I want you to remember something, my child, in case you ever forget yourself: all children are created equal and therefore you will all grow into women that are equal. This world will tell you different. It will tell you that since you were born in a certain country with privileges, education, and industry, you are worth more. The world will tell you that your place in society is measured by the size of your wallet, the space of your house, the shine of your car, the interest rates of your stocks, the gleam of your hair, the smell of your breath, the shade of your skin, the mobility of your legs, the speed of your mind.

Remember this picture, dear, and remember that my desire for you came from a love of her. So, Veronica and you are, actually, sisters. You share a mother – me – who wants both of you to understand the world will attempt to define you or kill you. It will beat you to your knees with shame and labels.

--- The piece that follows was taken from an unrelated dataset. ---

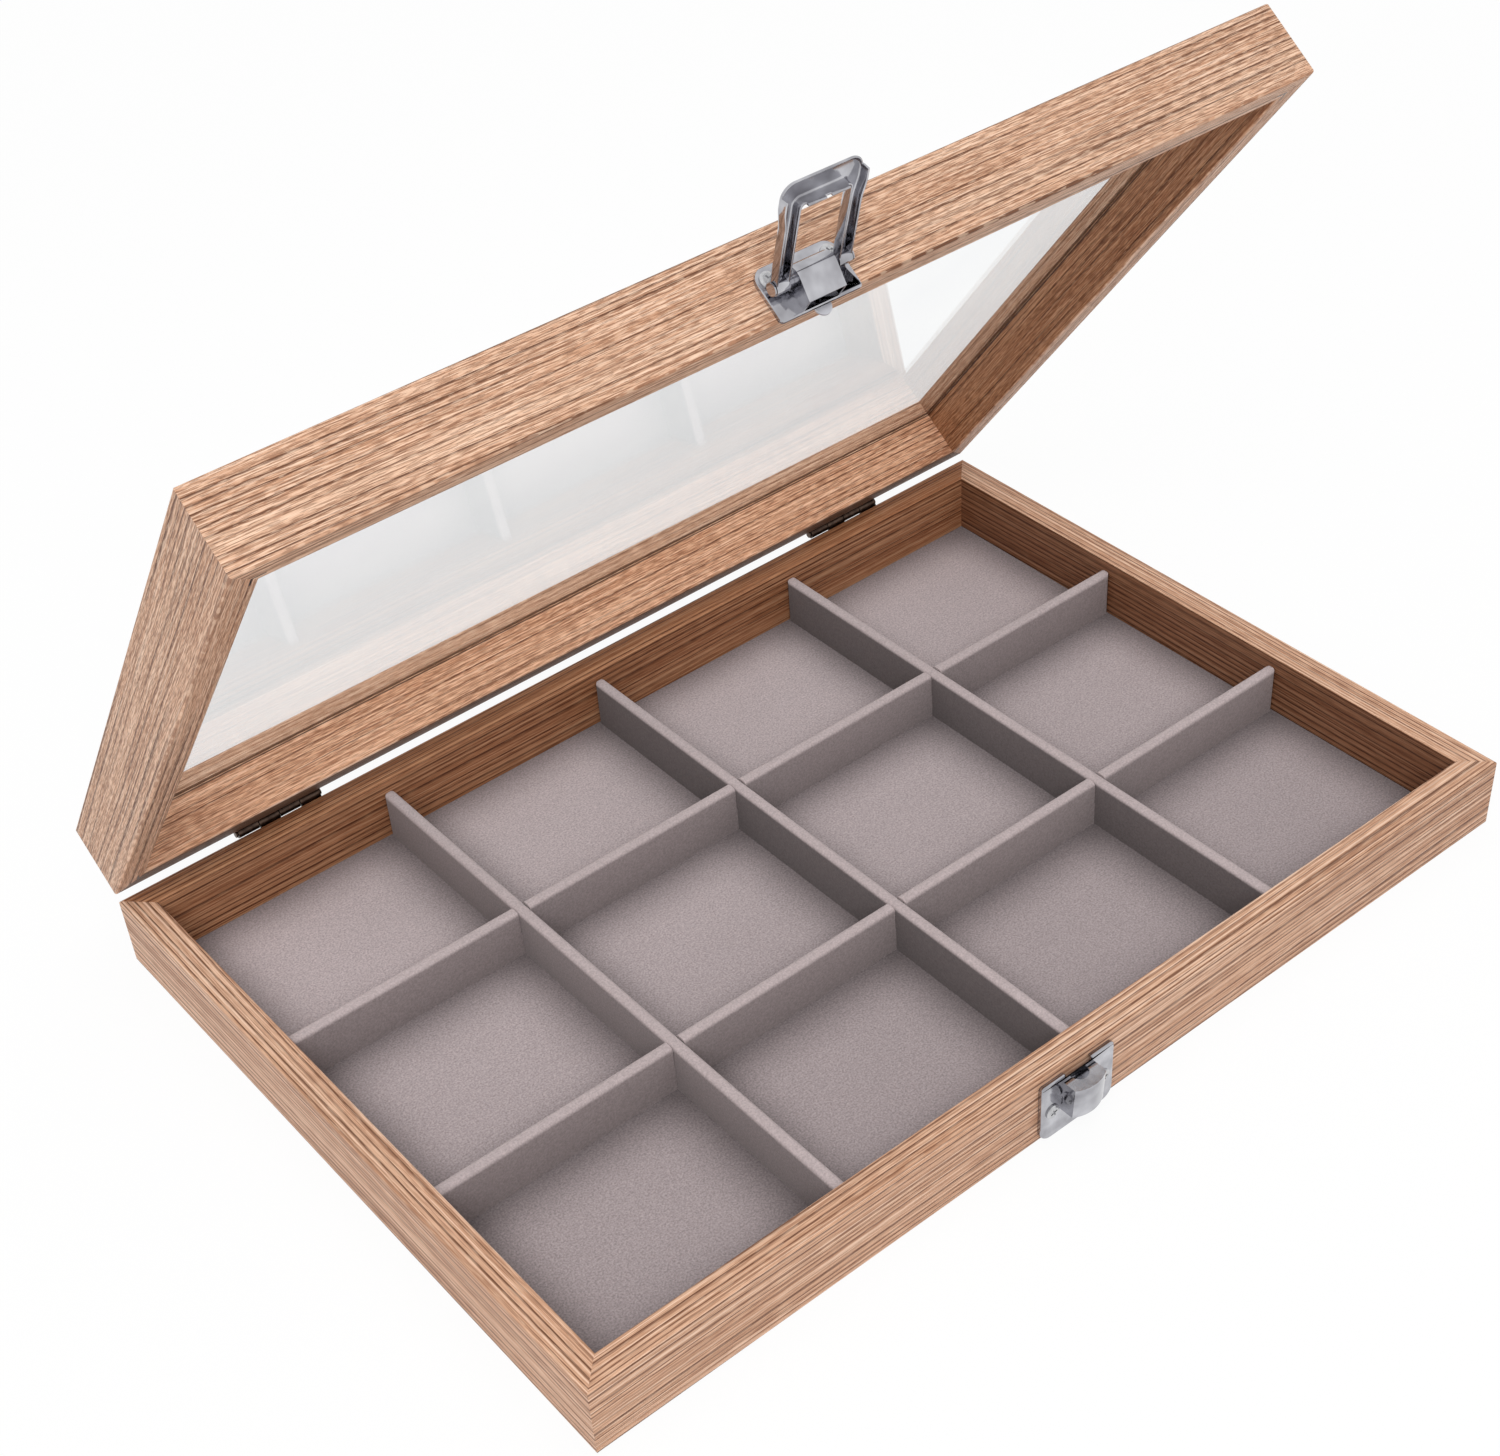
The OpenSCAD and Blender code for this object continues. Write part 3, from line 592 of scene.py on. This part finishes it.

I am here, living and writing, to tell you they are wrong and you are wrong if you believe them.

There is nothing greater in this world than the measure of what you will do for liberation and for how far you will go to bring a sense of peace to the places that will never know the quiet of stars because their skies are filled with the noise of bombs and bullets.

I make you sisters and gently remind you to care for one another, even if you never meet. Even if you are separated by everything and you find nothing in common, you are sisters. You are binded by my realization that I cannot sacrifice one without sacrificing the other. You need each other in every sense of the word survival.

You will be different in every way – sound, language, speech, and opportunity. But you both are precious in my eyes.

Veronica, my unborn daughter, someday I want you to charge into the world and question it as I did. I hope you turn in desperation, searching for some damn piece of truth that causes you to shake with disbelief and passion. I pray you will find another human being to whom you are accountable and holds you to a sense of humanity and humility far outreaching what you think you are capable. For you, I wish nothing but the most pure sense of life and experience.

That is what I searched for at twenty and that is when I found Veronica.

I found you.

Love,
Mom

5 thoughts on “Letter #6

  1. Lisa

    Thanks everyone.

  2. mai'a

    dear lisa,

    this is so beautiful. i xposted excerpts at revolutionarymotherhood.blogspot.com

    thank you.

    maia

  3. Isabel

    This is so beautiful and so filled with love. Thank you for sharing, as always.

  4. ms. bliss honeycomb

    this is beautiful. and i can see veronica’s energy even from that one shot. no wonder you think of her.

    i had a miscarriage about a year ago. i’m sort of afraid of what i would write to my babies. i haven’t really allowed myself to fall into that space. but…maybe i should.

    best of luck.

  5. ~Macarena~

    So your nueva vida, Veronica, will be the namesake of Veronica from Nueva Vida!